Breakdown of Etätyöpäivänä pidämme palaverin pienessä kokoushuoneessa toimiston sijasta.
Questions & Answers about Etätyöpäivänä pidämme palaverin pienessä kokoushuoneessa toimiston sijasta.
Etätyöpäivänä is in the essive case (ending -na / -nä).
Here the essive is used in its common time expression role:
- etätyöpäivänä ≈ on a remote‑work day / when it is a remote‑work day
The same pattern appears in words like:
- maanantaina – on Monday
- talvella vs talvena – talvella is adessive “in winter (during wintertime in general)”,
while talvena (essive) is more like “in (a particular) winter, during that winter”.

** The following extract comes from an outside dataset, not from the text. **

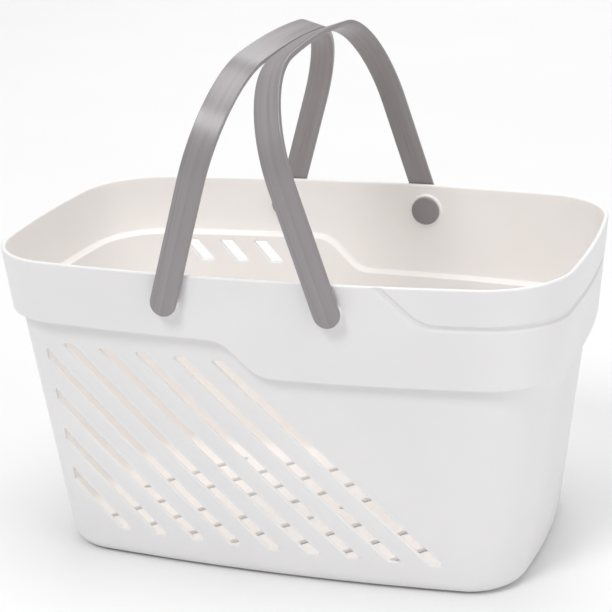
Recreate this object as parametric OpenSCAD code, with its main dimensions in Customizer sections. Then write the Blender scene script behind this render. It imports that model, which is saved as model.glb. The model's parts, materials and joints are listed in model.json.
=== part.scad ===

So etätyöpäivänä describes the occasion or state under which something happens: in the state of being a remote‑work day → on a remote‑work day.
Both essive (-na/-nä) and adessive (-lla/-llä) can appear in time expressions, but they have different main uses:
- Adessive -lla/-llä is primarily “on/at” a location, and secondarily used for time in some fixed phrases:
- pöydällä – on the table
- lomalla – on vacation
- Essive -na/-nä in time expressions usually means “at the time when something is in a certain state / on that occasion”:
- syntymäpäivänäni – on my birthday
- jouluaamuna – on Christmas morning
Etätyöpäivä is not a physical surface or location; it’s an occasion / type of day, so essive is natural:
- etätyöpäivänä – on a remote‑work day (when it’s a remote‑work day)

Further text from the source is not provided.